Infinitely Many Solutions of a Pair of Linear Equations

Video Explanation

Question

Find the values of \(a\) and \(b\) for which the following system of linear equations has infinitely many solutions:

\[ (a-1)x + 3y = 2, \qquad 6x + (1-2b)y = 6 \]

Solution

Step 1: Write in Standard Form

\[ (a-1)x + 3y – 2 = 0 \quad (1) \]

\[ 6x + (1-2b)y – 6 = 0 \quad (2) \]

Step 2: Identify Coefficients

From equations (1) and (2),

\[ a_1 = a-1, \quad b_1 = 3, \quad c_1 = -2 \]

\[ a_2 = 6, \quad b_2 = 1-2b, \quad c_2 = -6 \]

Step 3: Condition for Infinitely Many Solutions

A pair of linear equations has infinitely many solutions if

\[ \frac{a_1}{a_2} = \frac{b_1}{b_2} = \frac{c_1}{c_2} \]

Step 4: Apply the Condition

\[ \frac{c_1}{c_2} = \frac{-2}{-6} = \frac{1}{3} \]

So,

\[ \frac{a-1}{6} = \frac{1}{3} \quad \text{and} \quad \frac{3}{1-2b} = \frac{1}{3} \]

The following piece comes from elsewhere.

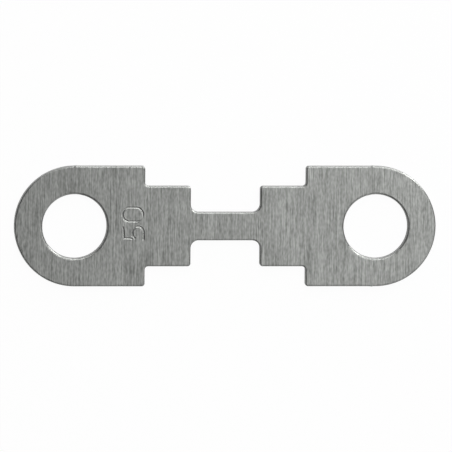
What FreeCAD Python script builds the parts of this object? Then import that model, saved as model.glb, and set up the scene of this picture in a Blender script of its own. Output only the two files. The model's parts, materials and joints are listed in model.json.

Step 5: Find the Value of a

\[ a – 1 = 2 \]

\[ a = 3 \]

Step 6: Find the Value of b

\[ 9 = 1 – 2b \]

\[ 2b = -8 \]

\[ b = -4 \]

Conclusion

The given system of equations has infinitely many solutions for:

\[ \boxed{a = 3, \quad b = -4} \]

\[ \therefore \quad 2x + 3y = 2 \text{ and } 6x + 9y = 6 \text{ represent the same line.} \]